The documentary mostly takes the broad-brush thematic approach that its title implies, combining a narrative voiceover with expert interviews that home in on specific novels and poems. This left me wondering: who was the target audience? Readers like me who are already fans of Hardy’s work are unlikely to learn much new information, while those unfamiliar with his writing will probably struggle to engage. The focus on Hardy’s romantic attachments, for example, leaves many other key elements of his life unexplored; more could have been made of Hardy’s early family life, his relationship with his mother and the fact that his marriage to Emma remained childless.

The opening also surprised me: the documentary begins with a reference to one of Hardy’s lesser-known novels, A Pair of Blue Eyes (1873), generally thought to be the origin of the term “cliff-hanger” (one of the serialised volumes of the book concludes with a character literally hanging off a cliff, with the outcome not revealed until the next instalment). While this is an intriguing piece of trivia, its relationship to the broader themes of Hardy’s life and works that structure the documentary is not fully explored or explained.
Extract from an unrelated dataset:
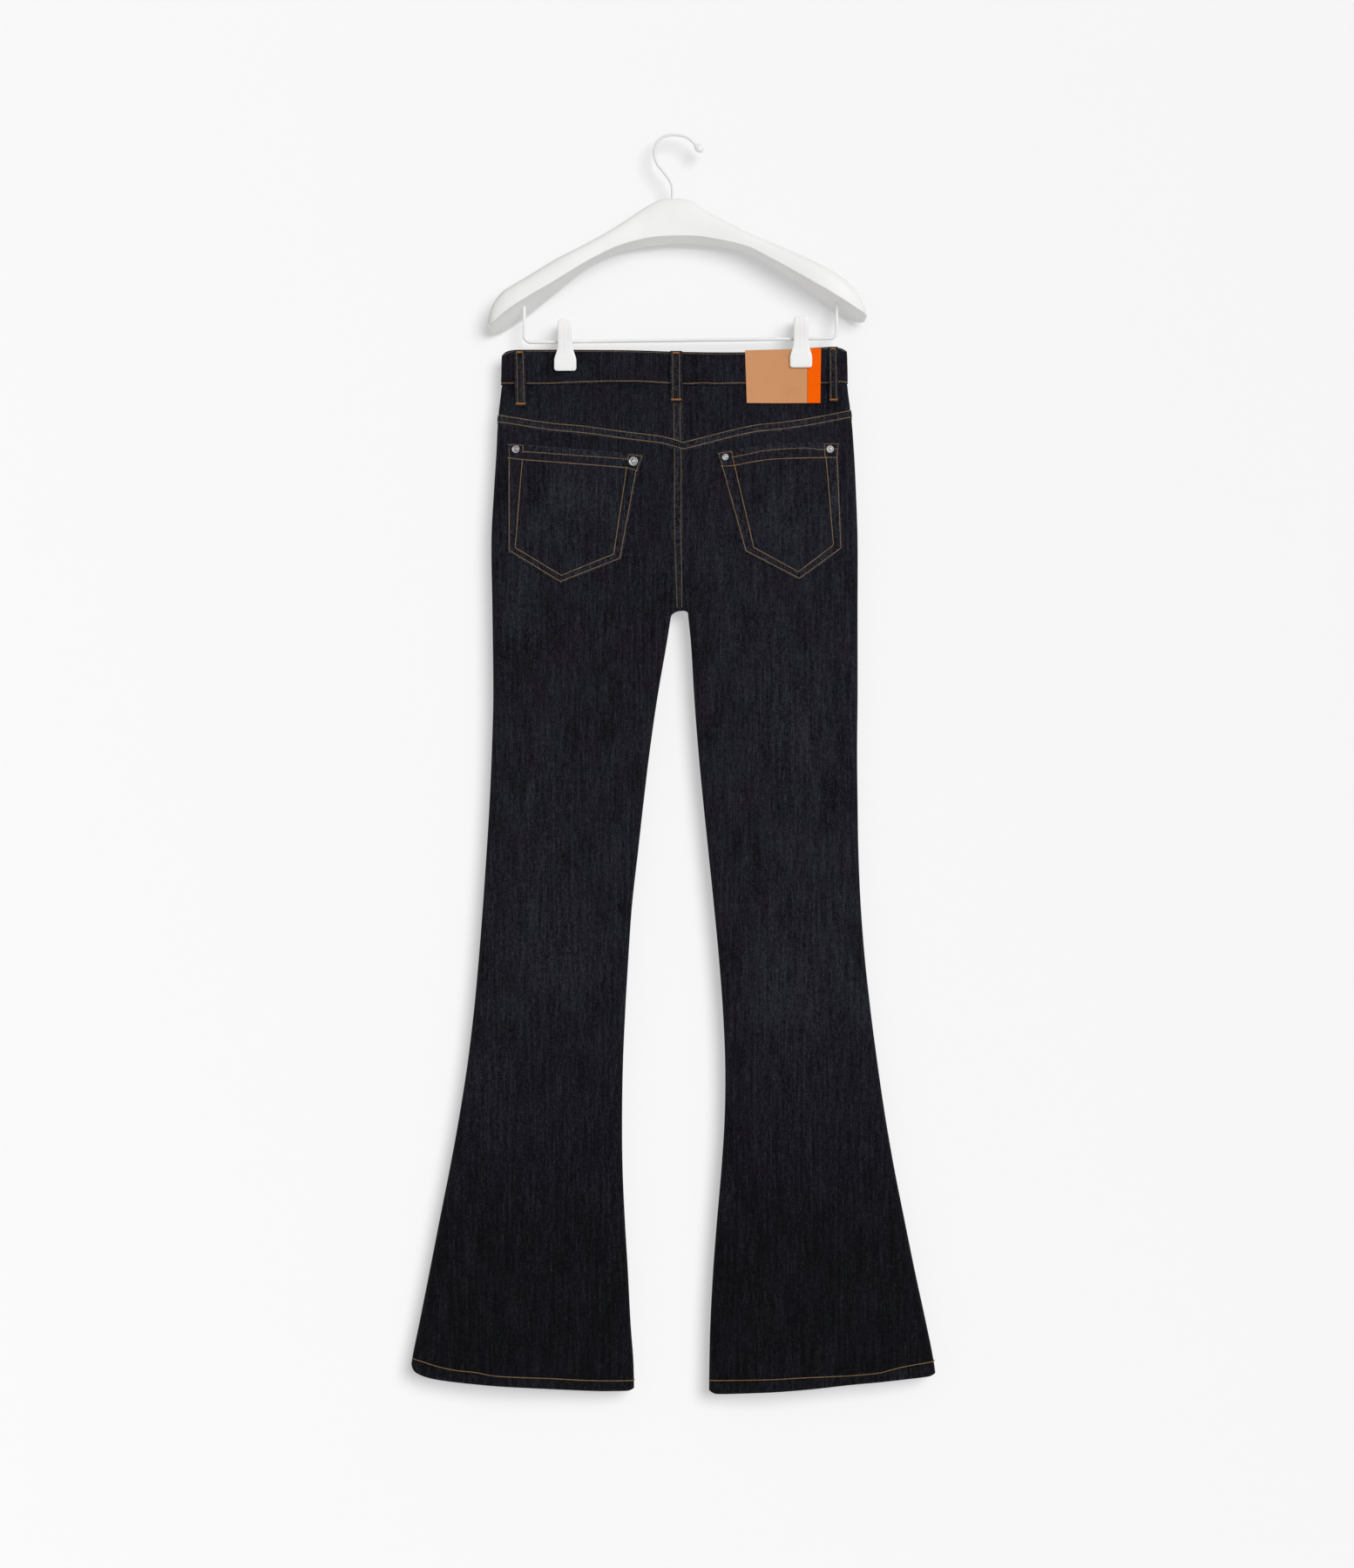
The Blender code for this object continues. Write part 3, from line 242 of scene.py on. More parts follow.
FRONT_CREASES = (
    # Under the waistband and over the fly
    (-70.0, -292.0, -22.0, -300.0, 3.8, -0.55, 2.0), (34.0, -296.0, 84.0, -288.0, 3.6, 0.50, -2.0),
    (-104.0, -352.0, -46.0, -388.0, 5.0, 0.50, 3.0), (118.0, -349.0, 58.0, -392.0, 5.0, -0.55, -3.0),
    # Fanning from the crotch
    (-4.0, -512.0, -74.0, -470.0, 6.0, 0.85, -4.0), (-7.0, -522.0, -96.0, -500.0, 7.0, -0.85, -4.0),
    (-13.0, -535.0, -101.0, -549.0, 7.5, 0.70, 3.0), (15.0, -510.0, 81.0, -464.0, 6.0, -0.80, 4.0),
    (19.0, -521.0, 108.0, -497.0, 7.0, 0.90, 4.0), (22.0, -536.0, 112.0, -552.0, 7.5, -0.65, -3.0),
    # Thighs, knees and flares
    (-131.0, -562.0, -114.0, -764.0, 12.0, -0.60, -5.0), (121.0, -571.0, 104.0, -789.0, 12.5, 0.60, 5.0),
    (-208.0, -901.0, -122.0, -878.0, 8.5, 0.55, -4.0), (-62.0, -953.0, -143.0, -929.0, 8.0, -0.50, 3.0),
    (56.0, -921.0, 133.0, -893.0, 8.5, -0.55, -4.0), (206.0, -977.0, 127.0, -956.0, 7.5, 0.50, 3.0),
    (-226.0, -1092.0, -268.0, -1380.0, 11.0, -0.80, -5.0),
    (-134.0, -1130.0, -139.0, -1388.0, 13.0, 0.80, 5.0),
    (112.0, -1121.0, 121.0, -1390.0, 13.0, -0.80, -5.0), (214.0, -1108.0, 255.0, -1380.0, 11.0, 0.75, 5.0),
)


@dataclass(frozen=True)
class Crease:
    """One small crease in the cloth, from one end to the other."""

    face: Face
    start: Place
    end: Place
    half_width: float
    height: float
    bend: float = 0.0

    def lift(self, x: Array, z: Array, face: Array) -> Array:
        """Height that the crease adds at each place.

        Args:
            x: Places across the garment.
            z: Levels.
            face: Side of the garment.

        Returns:
            A height for each place.
        """
        run = np.subtract(self.end, self.start)
        length = math.hypot(*run)
        along = ((x - self.start[0]) * run[0] + (z - self.start[1]) * run[1]) / length**2
        off = ((x - self.start[0]) * run[1] - (z - self.start[1]) * run[0]) / length
        inside = np.clip(along, 0.0, 1.0)
        off = off - self.bend * 4.0 * inside * (1.0 - inside)
        width = self.half_width * (0.7 + 0.6 * inside)
        taper = smoothstep(0.0, 0.3, along) * (1.0 - smoothstep(0.6, 1.0, along))
        return np.where(face == self.face, self.height * taper * hump(off, width), 0.0)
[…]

It also remained unclear what exactly the documentary was setting out to achieve in its exploration of Hardy’s life in relation to his work, and why now was the moment to do so. Perhaps my feeling of unease stemmed from a concern that this sort of literary documentary is not the best format for exploring a historical writer; it can’t help but mythologise and romanticise its subject.

The documentary’s most visually striking aspect is its exploration of Wessex: a mythical landscape conjured by readings of evocative extracts from Hardy’s novels and poems alongside soaring drone footage of the Dorset coastline and countryside. Interviewee Professor Dinah Birch thoughtfully points out that the wild Wessex landscape – dramatised in novels such as The Return of the Native (1878) – is “one that predates our modern world and which, Hardy suggests, will outlive it”. While these beautiful, sweeping landscape shots may lean towards romanticising the rural landscape, the programme does its best to shine a light on some of the darker aspects of his personality, along with the impact of the Great War on his poetry. If the coming of the railway was a fissure wrought into the landscape at the beginning of Hardy’s life, then the First World War was a rupture that cleft through his later years.